__SHORT EXERCISE__. Copy exactly the lines of the records below, and only those lines, beginning with the line that contains "Keep writing the" and ending with the line that contains "return objects[0]".

Scripts that build objects
-- -- --
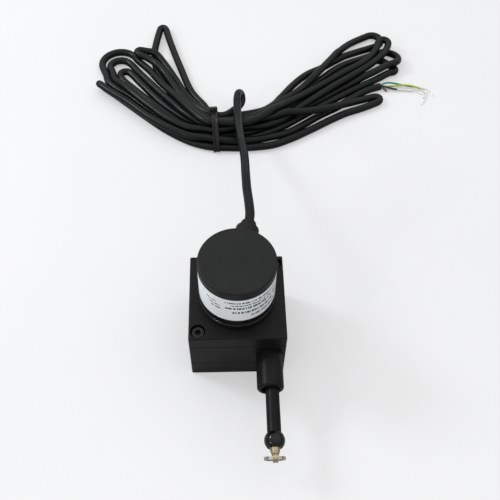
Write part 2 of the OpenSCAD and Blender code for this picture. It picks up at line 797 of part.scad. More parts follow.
module zip_tie() color("#0f1011") tie_place() {
    translate([tie_w / 2, 0, 0])
        rotate([0, -90, 0])
            linear_extrude(tie_w)
                difference() {
                    translate([0.05, -tie_half - tie_t])
                        square([hank_h + 2 * tie_t, 2 * (tie_half + tie_t)]);
                    translate([tie_t, -tie_half])
                        square([hank_h + 0.1, 2 * tie_half]);
                }
    translate([-tie_head_w / 2, tie_half - tie_head_back, hank_h + tie_t + tie_lift])
        cube([tie_head_w, tie_head_l, tie_head_h]);
    translate([-tie_tail_w / 2, tie_half - tie_head_back - tie_tail_l, hank_h + 2 * tie_t])
        cube([tie_tail_w, tie_tail_l + eps, tie_tail_h]);
}

module lead_wires()
    for (i = [0 : len(core_routes) - 1])
        color(core_colours[i])
            tube(core_routes[i], wire_core_d / 2, 6);

bottom_cover();
main_housing();
top_plate();
top_screws();
cover_screws();
nozzle();
guide_bush();
spring_plate();
power_spring();
lower_bearing();
upper_bearing();
encoder_base();
base_screws();
encoder_bearings();
encoder_shell();
encoder_label();
encoder_cap();
board_posts();
circuit_board();
read_head();
cable_gland();
strain_relief();
wire_drum();
wound_wire();
drum_shaft();
spring_arbor();
encoder_hub();
code_disc();
wire_rope();
wire_sleeve();
stop_ball();
wire_ferrule();
split_ring();
cable_lead();
cable_hank();
zip_tie();
lead_wires();
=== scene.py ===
import json
import math

import bmesh
import bpy
import numpy as np
from mathutils import Matrix, Vector


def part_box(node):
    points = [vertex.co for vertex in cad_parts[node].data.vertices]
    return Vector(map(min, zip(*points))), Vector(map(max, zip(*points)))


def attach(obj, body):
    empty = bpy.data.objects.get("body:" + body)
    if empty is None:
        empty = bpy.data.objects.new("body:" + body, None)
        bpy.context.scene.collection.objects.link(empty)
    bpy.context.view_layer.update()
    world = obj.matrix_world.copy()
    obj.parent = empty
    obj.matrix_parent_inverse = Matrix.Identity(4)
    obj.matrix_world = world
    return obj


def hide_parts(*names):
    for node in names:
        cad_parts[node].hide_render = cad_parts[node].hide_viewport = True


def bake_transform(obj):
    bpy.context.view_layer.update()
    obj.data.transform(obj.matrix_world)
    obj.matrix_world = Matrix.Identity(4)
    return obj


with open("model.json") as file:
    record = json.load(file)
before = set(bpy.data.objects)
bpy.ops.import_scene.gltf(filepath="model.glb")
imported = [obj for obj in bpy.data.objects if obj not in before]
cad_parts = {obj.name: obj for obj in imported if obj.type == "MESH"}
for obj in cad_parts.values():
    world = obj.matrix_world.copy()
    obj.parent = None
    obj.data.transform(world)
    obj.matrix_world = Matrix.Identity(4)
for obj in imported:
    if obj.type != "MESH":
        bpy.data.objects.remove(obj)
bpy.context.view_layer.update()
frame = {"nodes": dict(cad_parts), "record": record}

MM = 0.001
TAU = 2 * math.pi
scene = bpy.context.scene
nodes = frame["nodes"]


# ---- places taken from the frame -------------------------------------

def centre(node):
    """The middle of a CAD node's box."""
    low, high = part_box(node)
    return (Vector(low) + Vector(high)) / 2


label_low, label_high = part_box("encoder_label")
rope_low, rope_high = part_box("wire_rope")
wire_axis = centre("nozzle")


# ---- camera ----------------------------------------------------------

CAMERA_AT = Vector((-3.27, -179.03, 346.41)) * MM
CAMERA_YAW = math.radians(2.976)
CAMERA_DOWN = math.radians(55.785)
CAMERA_ROLL = math.radians(1.688)
CAMERA_LENS = 48.78


def make_camera():
    """The camera at the photograph's place, fitted to the case's corners."""
    forward = Vector((math.sin(CAMERA_YAW) * math.cos(CAMERA_DOWN),
                      math.cos(CAMERA_YAW) * math.cos(CAMERA_DOWN),
                      -math.sin(CAMERA_DOWN)))
    level = Vector((math.cos(CAMERA_YAW), -math.sin(CAMERA_YAW), 0))
    up = level.cross(forward)
    right = math.cos(CAMERA_ROLL) * level + math.sin(CAMERA_ROLL) * up
    up = math.cos(CAMERA_ROLL) * up - math.sin(CAMERA_ROLL) * level
    data = bpy.data.cameras.new("camera")
    data.sensor_width = 36
    data.lens = CAMERA_LENS
    data.clip_start = 0.01
    data.clip_end = 20
    camera = bpy.data.objects.new("camera", data)
    scene.collection.objects.link(camera)
    turn = Matrix((right, up, -forward)).transposed().to_4x4()
    camera.matrix_world = Matrix.Translation(CAMERA_AT) @ turn
    scene.camera = camera


make_camera()


# ---- material helpers ------------------------------------------------

GRAIN_DEPTH = 0.1 * MM
CORNER_SAMPLES = 6


def shader(name):
    """A new material, its node tree and its Principled shader."""
    mat = bpy.data.materials.new(name)
    mat.use_nodes = True
    tree = mat.node_tree
    return mat, tree, tree.nodes["Principled BSDF"]


def noise(tree, scale, stretch=(1, 1, 1), **values):
    """A noise texture on the object's own coordinates."""
    place = tree.nodes.new("ShaderNodeTexCoord")
    mapping = tree.nodes.new("ShaderNodeMapping")
    mapping.inputs["Scale"].default_value = stretch
    tree.links.new(place.outputs["Object"], mapping.inputs["Vector"])
    node = tree.nodes.new("ShaderNodeTexNoise")
    tree.links.new(mapping.outputs["Vector"], node.inputs["Vector"])
    node.inputs["Scale"].default_value = scale
    for key, value in values.items():
        node.inputs[key].default_value = value
    return node.outputs["Fac"]


def object_axes(tree):
    """The object's own x, y and z at each point of the surface."""
    place = tree.nodes.new("ShaderNodeTexCoord")
    split = tree.nodes.new("ShaderNodeSeparateXYZ")
    tree.links.new(place.outputs["Object"], split.inputs["Vector"])
    return split.outputs


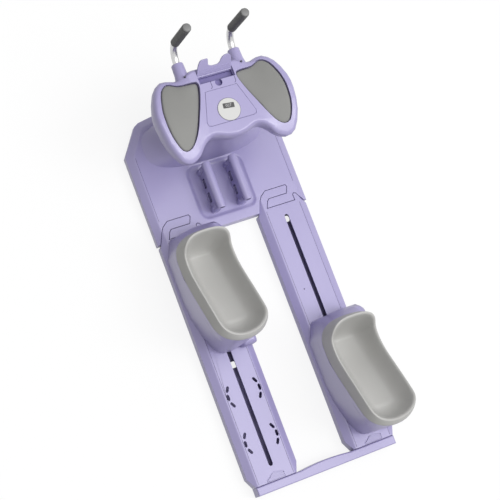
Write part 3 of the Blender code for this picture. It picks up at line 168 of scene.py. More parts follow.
def outer_edges(shape, least_deg, wanted=lambda middle, normals: True):
    """The sharp edges on the piece's outside that pass a test of their middle and their faces' normals."""
    found = []
    for edge in shape.edges:
        if not edge.is_manifold or edge.calc_face_angle() < math.radians(least_deg) or not edge.is_convex:
            continue
        middle = (edge.verts[0].co + edge.verts[1].co) / 2
        if wanted(middle, [face.normal for face in edge.link_faces]):
            found.append(edge)
    return found


def round_over(shape, edges, radius, segments, in_recess=lambda middle: False):
    """Rounds edges over; strips that line a joint between two mouldings take the recess finish."""
    made = bmesh.ops.bevel(shape, geom=edges, offset=radius, offset_type="OFFSET", segments=segments, profile=0.5,
                           affect="EDGES", clamp_overlap=False, material=-1)
    for face in made["faces"]:
        if in_recess(face.calc_center_median()):
            face.material_index = 1


def deck_faces(shape):
    """The faces that lie flat in the deck's plane."""
    return [face for face in shape.faces
            if face.normal.z > 0.999 and abs(face.calc_center_median().z - DECK_Z) < 0.0001]


def engrave(shape, x, start_y, end_y, width=0.0010, depth=0.0007):
    """Presses a fine straight line into the deck, where the mould's two inserts meet."""
    bmesh.ops.triangulate(shape, faces=deck_faces(shape))
    for point, direction in (((x - width / 2, 0, 0), (1, 0, 0)), ((x + width / 2, 0, 0), (1, 0, 0)),
                             ((0, start_y, 0), (0, 1, 0)), ((0, end_y, 0), (0, 1, 0))):
        deck = deck_faces(shape)
        edges = list(dict.fromkeys(edge for face in deck for edge in face.edges))
        verts = list(dict.fromkeys(vert for face in deck for vert in face.verts))
        bmesh.ops.bisect_plane(shape, geom=verts + edges + deck, dist=0.000001, plane_co=point, plane_no=direction)
    line = []
    for face in deck_faces(shape):
        middle = face.calc_center_median()
        if abs(middle.x - x) < width / 2 and start_y < middle.y < end_y:
            line.append(face)
    pressed = bmesh.ops.extrude_face_region(shape, geom=line)
    sunk = [item for item in pressed["geom"] if isinstance(item, bmesh.types.BMVert)]
    bmesh.ops.translate(shape, verts=sunk, vec=(0, 0, -depth))
    for item in pressed["geom"]:
        if isinstance(item, bmesh.types.BMFace):
            item.material_index = 1
    bmesh.ops.delete(shape, geom=[face for face in line if face.is_valid], context="FACES")


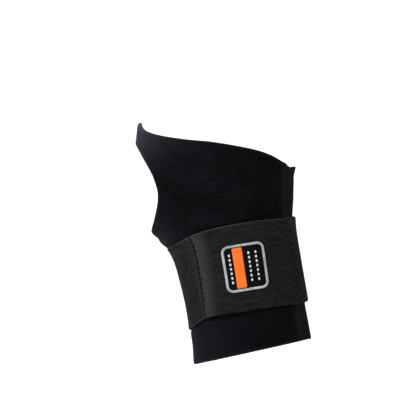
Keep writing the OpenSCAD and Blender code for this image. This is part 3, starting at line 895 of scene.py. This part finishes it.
zig_k = np.arange(int((STRAP_W - 3) / ZIG_STEP) + 1)
stitches = over_strap(HINGE_GRIP + (ZIG_START + (zig_k % 2) * ZIG_SWING) / MM_PER_DEGREE,
                      STRAP_Z + SEW_MARGIN + ZIG_STEP * zig_k, -0.05)
sew("hem_zigzag_stitches", "end_zigzag_stitch", stitch_line(*stitches, 0.07, 17), TAB_THREAD,
    bend=BENDS["strap_grip"])

# -------- hook and loop

PATCH_Z = (STRAP_Z + PATCH_MARGIN, STRAP_TOP - PATCH_MARGIN)
HOOK_BACKING, LOOP_BACKING = 0.35, 0.5


def merged(name, objects):
    """Joins freshly made objects into the first one."""
    with bpy.context.temp_override(active_object=objects[0], object=objects[0],
                                   selected_editable_objects=objects, selected_objects=objects):
        bpy.ops.object.join()
    objects[0].name = name
    return objects[0]


def hook_tape():
    """Hook side under the tab: a backing and rows of small bent hooks."""
    qs, zs = strap_columns(HOOK_START, HOOK_END, 1.2), np.linspace(*PATCH_Z, 24)
    backing = slab("hook_backing", qs, zs,
                   lambda a, b: strap_point(a, b, 0.02 + 0.9 * strap_relief(a, b)),
                   lambda a, b: strap_point(a, b, 0.9 * strap_relief(a, b) - HOOK_BACKING))
    columns, rows = 38, 34
    i, j = (k.ravel() for k in np.meshgrid(np.arange(columns), np.arange(rows), indexing="ij"))
    q = HOOK_START + 1.2 + (HOOK_END - HOOK_START - 2.4) * i / (columns - 1)
    z = PATCH_Z[0] + 0.9 + (PATCH_Z[1] - PATCH_Z[0] - 1.8) * (j + 0.25 * (i % 2)) / rows
    base = strap_point(q, z, 0.9 * strap_relief(q, z) - HOOK_BACKING)
    out = strap_point(q, z, 0.0) - strap_point(q, z, 1.0)
    bent = np.where(i % 2, 0.45, -0.45)[:, None] * np.array([0, 0, 1])
    paths = np.stack([base, base + out * 0.3, base + out * 0.47 + bent * 0.45,
                      base + out * 0.36 + bent * 0.9], axis=1)
    hooks = tubes("hooks", paths, 0.1, 4)
    return merged("hook_patch_tape", [backing, hooks])


def loop_tape():
    """Loop side on the sleeve: a backing with a tangled pile of fine loops."""
    qs, zs = strap_columns(LOOP_START, LOOP_END, 1.2), np.linspace(*PATCH_Z, 40)

    def top(a, b):
        fuzz = 0.09 * ripple(arc_mm(a), b, 1.7, 6) + 0.05 * ripple(arc_mm(a), b, 0.8, 7)
        return over_sleeve(a, strap_level(a, b), LOOP_BACKING + fuzz)[0]

    backing = slab("loop_backing", qs, zs, top,
                   lambda a, b: over_sleeve(a, strap_level(a, b), 0.02)[0], 0.1, 3)
    rng = np.random.RandomState(SEED)
    count = 2600
    q = rng.uniform(LOOP_START + 0.6, LOOP_END - 0.6, count)
    z = strap_level(q, rng.uniform(PATCH_Z[0] + 0.3, PATCH_Z[1] - 0.3, count))
    base, up = over_sleeve(q, z, LOOP_BACKING - 0.05)
    high, wide, turn = (rng.uniform(a, b, (count, 1)) for a, b in ((0.3, 0.5), (0.25, 0.6), (0, math.pi)))
    level = np.stack([up[:, 1], -up[:, 0], np.zeros(count)], -1)
    side = (level * np.cos(turn) + np.array([0, 0, 1]) * np.sin(turn)) * wide
    up = up * high
    paths = np.stack([base - side, base - side * 0.7 + up * 0.8, base + up, base + side * 0.7 + up * 0.8,
                      base + side], axis=1)
    pile = tubes("pile", paths, 0.045, 3)
    return merged("loop_patch_tape", [backing, pile])


hook_patch = finish_piece(hook_tape(), "hook_patch", HOOK, bend=BENDS["strap_tab"])
finish_piece(loop_tape(), "loop_patch", LOOP, "sleeve")

box_q, box_z = box_route(LOOP_START + 3, LOOP_END - 3, PATCH_Z[0] + 1.8, PATCH_Z[1] - 1.8)
stitches = over_sleeve(box_q, strap_level(box_q, box_z), LOOP_BACKING + 0.1)
sew("loop_patch_stitches", "loop_patch_stitch", stitch_line(*stitches, 0.05, 19), THREAD, "sleeve")

# -------- badge

BADGE_MM = float(np.linalg.norm(np.diff(oval(BADGE_ANGLE + np.array([-0.5, 0.5]), BADGE_Z), axis=0)))
PLATE_T, RAISED_T = 0.5, 0.3
BAND_X = -3.4


def badge_point(x, y, off):
    """Point over the strap at x and y mm across and up the badge, which leans with the tab."""
    c, s = math.cos(math.radians(BADGE_TILT)), math.sin(math.radians(BADGE_TILT))
    z = BADGE_Z + sway(BADGE_ANGLE) + y * c - x * s
    return skin(BADGE_ANGLE + (x * c + y * s) / BADGE_MM, z, STRAP_LIFT + STRAP_T + off)


def rounded(w, h, r, steps=8):
    """Points of a rounded rectangle, as x and y, anticlockwise, with four along each straight side."""
    arcs = []
    for corner, (sx, sy) in enumerate(((1, 1), (-1, 1), (-1, -1), (1, -1))):
        a = np.radians(90 * corner + 90 * np.arange(steps + 1) / steps)
        arcs.append(np.stack([sx * (w / 2 - r) + r * np.cos(a), sy * (h / 2 - r) + r * np.sin(a)], -1))
    out = []
    for arc, after in zip(arcs, arcs[1:] + arcs[:1]):
        out += [arc, arc[-1] + (after[0] - arc[-1]) * np.array([[0.2], [0.4], [0.6], [0.8]])]
    return np.concatenate(out)


def lofted(name, loops, closed):
    """Mesh through loops of points over the badge, each (points, height). closed joins the last loop to
    the first; otherwise both ends are capped."""
    n = len(loops[0][0])
    verts = np.concatenate([badge_point(p[:, 0], p[:, 1], h) for p, h in loops])
    faces = []
    count = len(loops)
    for i in range(count if closed else count - 1):
        a, b = i * n, (i + 1) % count * n
        faces += [(a + k, a + (k + 1) % n, b + (k + 1) % n, b + k) for k in range(n)]
    if not closed:
        faces += [tuple(reversed(range(n))), tuple(range((count - 1) * n, count * n))]
    uv = np.concatenate([p for p, _ in loops])
    return new_object(name, verts, faces, uv, 40)


def puck(name, w, h, r, x, y, low, high, bevel, rings=(0.75, 0.5, 0.25, 0.06), steps=8):
    """Raised rounded rectangle with a soft edge, at x, y on the badge."""
    def loop(inset, share=1.0):
        p = rounded(w - 2 * inset, h - 2 * inset, max(r - inset, 0.05), steps) * share
        return p + np.array([x, y])
    loops = [(loop(0), low), (loop(0), high - bevel), (loop(bevel * 0.3), high - bevel * 0.3),
             (loop(bevel), high)]
    loops += [(loop(bevel, share), high) for share in rings]
    return lofted(name, loops, False)


def badge_pieces():
    inner_h = BADGE_H - 2 * BADGE_RIM
    plate = puck("badge_base_plate", BADGE_W, BADGE_H, BADGE_CORNER, 0, 0, -0.05, PLATE_T, 0.2)
    finish_piece(plate, "badge_plate", BADGE_BASE, "strap_tab")
    top = PLATE_T + RAISED_T
    soft = 0.22
    profile = [(0.0, PLATE_T - 0.05), (0.0, top - soft), (soft * 0.3, top - soft * 0.3), (soft, top),
               (BADGE_RIM - soft, top), (BADGE_RIM - soft * 0.3, top - soft * 0.3),
               (BADGE_RIM, top - soft), (BADGE_RIM, PLATE_T - 0.05)]
    loops = [(rounded(BADGE_W - 2 * i, BADGE_H - 2 * i, BADGE_CORNER - i), h) for i, h in profile]
    finish_piece(lofted("badge_border_ring", loops, True), "badge_border", BADGE_GREY,
                 "strap_tab")
    band = puck("badge_orange_band", 5.4, inner_h - 1.0, 0.6, BAND_X, 0, PLATE_T - 0.05, top, 0.15)
    finish_piece(band, "badge_band", BADGE_ORANGE, "strap_tab")
    marks = []
    pitch = 2.6
    rows = int((BADGE_H - 10) / pitch)
    for x in (BAND_X - 4.6, BAND_X + 6, BAND_X + 10):
        for k in range(rows + 1):
            marks.append(puck(f"mark_{len(marks)}", 1.0, 1.4, 0.3, x, (k - rows / 2) * pitch,
                              PLATE_T - 0.05, PLATE_T + 0.25, 0.1, (0.5,), 3))
    finish_piece(merged("badge_mark_rows", marks), "badge_marks", BADGE_WHITE, "strap_tab")


badge_pieces()

# -------- label inside, blank


LABEL_Q, LABEL_Z = (-157, -132), (6, 24)


def label_side(off):
    """One face of the label, whose upper edge stands a little off the lining."""
    return lambda q, z: skin(q, z, relief(q, z) * 0.6 - SHEET_T - off - 0.5 * smooth((z - 12) / 14))


label = finish_piece(slab("blank_care_label", np.linspace(*LABEL_Q, 26), np.linspace(*LABEL_Z, 24),
                          label_side(0.32), label_side(0.5)), "care_label", LABEL, "sleeve")

# -------- what the soft pieces are


# -------- stage, light and camera


def stage_bowl():
    """Pale floor that rises far away into a wall, so that no horizon shows from any side."""
    m = Nodes("stage_paper")
    color = m.blend(m.noise_span(m.noise(m.place(), 900, 2)), grey(0.84), grey(0.87))
    paper = m.finished(color, 0.95, Specular_IOR_Level=0.05, Emission_Color=(1, 1, 1, 1),
                       Emission_Strength=0.4)
    flat = [0.02, 0.06, 0.12, 0.2, 0.35, 0.6, 0.9, 1.2]
    rise = np.radians(np.linspace(6, 90, 15))
    radii = flat + [flat[-1] + 0.9 * math.sin(a) for a in rise]
    heights = [0.0] * len(flat) + [1.5 * (1 - math.cos(a)) for a in rise]
    turns, drop = 96, 0.0004
    verts = [(r * math.cos(a) / MM, r * math.sin(a) / MM, (h - drop) / MM)
             for r, h in zip(radii, heights) for a in np.arange(turns) * 2 * math.pi / turns]
    faces = [tuple(range(turns))] + ring_quads(len(radii), turns)
    floor = new_object("stage_floor", verts, faces, None, 180)
    floor.data.materials.append(paper)


def area_light(name, place, target, size, power, color=(1, 1, 1)):
    data = bpy.data.lights.new(name, "AREA")
    data.shape = "DISK"
    data.size = size
    data.energy = power
    data.color = color
    light = bpy.data.objects.new(name, data)
    light.location = place
    light.visible_camera = False
    light.rotation_euler = (Vector(target) - Vector(place)).to_track_quat("-Z", "Y").to_euler()
    bpy.context.scene.collection.objects.link(light)


def lights():
    middle = (0, 0, 0.08)
    area_light("key_light", (-0.24, -0.19, 0.31), (-0.04, 0, 0.12), 0.16, 2.0, (0.93, 0.97, 1.0))
    area_light("fill_light", (0.8, -0.7, 0.45), middle, 0.7, 1.3)
    area_light("back_light", (-0.2, 0.8, 0.8), middle, 0.6, 3.0)
    bpy.context.scene.view_settings.view_transform = "Standard"
    world = bpy.data.worlds.new("studio_air")
    bpy.context.scene.world = world
    world.use_nodes = True
    air = world.node_tree.nodes["Background"]
    air.inputs[0].default_value = (1, 1, 1, 1)
    air.inputs[1].default_value = 0.5


def camera():
    """Level with the forearm opening, half a metre in front, rolled so that the part leans."""
    place, aim = Vector((-0.010, -0.5, 0.006)), Vector((-0.010, 0, 0.096))
    roll = math.radians(12.5)
    data = bpy.data.cameras.new("photo_camera")
    data.sensor_width = 36.0
    data.lens = 74.25
    data.clip_start = 0.01
    data.clip_end = 20
    ahead = (aim - place).normalized()
    right = Vector((1, 0, 0))
    up = right.cross(ahead)
    across = right * math.cos(roll) - up * math.sin(roll)
    rise = up * math.cos(roll) + right * math.sin(roll)
    turn = Matrix((across, rise, -ahead)).transposed().to_4x4()
    cam = bpy.data.objects.new("photo_camera", data)
    cam.matrix_world = Matrix.Translation(place) @ turn
    bpy.context.scene.collection.objects.link(cam)
    bpy.context.scene.camera = cam


stage_bowl()
lights()
camera()
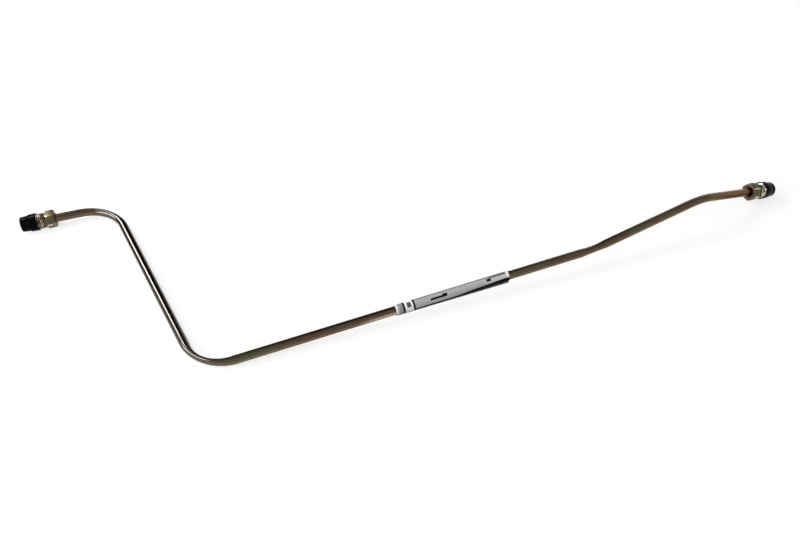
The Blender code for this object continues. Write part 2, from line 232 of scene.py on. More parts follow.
-- -- --
__OUTPUT FOR THIS TASK__.
Keep writing the OpenSCAD and Blender code for this image. This is part 3, starting at line 895 of scene.py. This part finishes it.
zig_k = np.arange(int((STRAP_W - 3) / ZIG_STEP) + 1)
stitches = over_strap(HINGE_GRIP + (ZIG_START + (zig_k % 2) * ZIG_SWING) / MM_PER_DEGREE,
                      STRAP_Z + SEW_MARGIN + ZIG_STEP * zig_k, -0.05)
sew("hem_zigzag_stitches", "end_zigzag_stitch", stitch_line(*stitches, 0.07, 17), TAB_THREAD,
    bend=BENDS["strap_grip"])

# -------- hook and loop

PATCH_Z = (STRAP_Z + PATCH_MARGIN, STRAP_TOP - PATCH_MARGIN)
HOOK_BACKING, LOOP_BACKING = 0.35, 0.5


def merged(name, objects):
    """Joins freshly made objects into the first one."""
    with bpy.context.temp_override(active_object=objects[0], object=objects[0],
                                   selected_editable_objects=objects, selected_objects=objects):
        bpy.ops.object.join()
    objects[0].name = name
    return objects[0]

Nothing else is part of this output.